In the early days of the new council in April 2009, the first reading of the OCP amendment was rescinded.
The master plan process had seen millions of dollars, years of work, and the 2008 financial crisis had hit, and so the developers reverted to what the land was already zoned for – 59 ten-acre lots.
In its 2011 update, the OCP was amended to reflect the 59 lots at the Cape with the caveat that council would entertain further amendments to density in the area.
A few years after the neighbourhood debate was laid to rest, tensions once again came to a head when waterfront property owners wanted to build docks on the cape shore.
After a couple of (very long) docks were built out from Cape lots, sparking local outrage, council got involved, enacting bylaws to limit the length of docks and eventually banning them altogether at the Cape. The fifth and last dock allowed at the Cape began construction in August 2018, erected by Zuo Zongshen, a motorcycle-made billionaire.
Between 2013 and 2015, the municipality repeatedly denied Zongshen building permits for a dock, as each time he came back with a revised design, the bylaw had changed to be increasingly prohibitive. So Zongshen sued the municipality to be able to build his dock and in August 2017 the B.C. Court of Appeal ruled in his favour.

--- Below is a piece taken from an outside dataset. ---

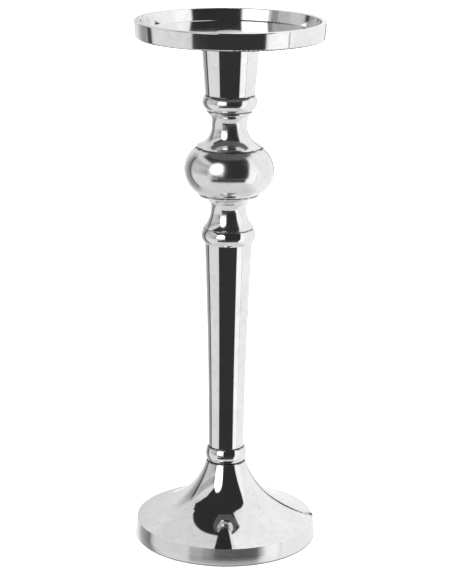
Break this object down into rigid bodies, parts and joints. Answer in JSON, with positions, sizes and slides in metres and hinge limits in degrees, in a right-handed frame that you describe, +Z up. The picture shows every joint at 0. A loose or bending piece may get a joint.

The possibility of a Cape rezoning reared its head during the 2018 municipal election when an accidentally released prospectus quoted two municipal candidates voicing support for the idea of an aging in place development out at the Cape.
In 2019, Candy Ho became CEO of the Cape on Bowen (she was previously the executive officer) and launched a multi-year process of developing a master plan proposal for the remaining 35 lots of the Cape (now 32).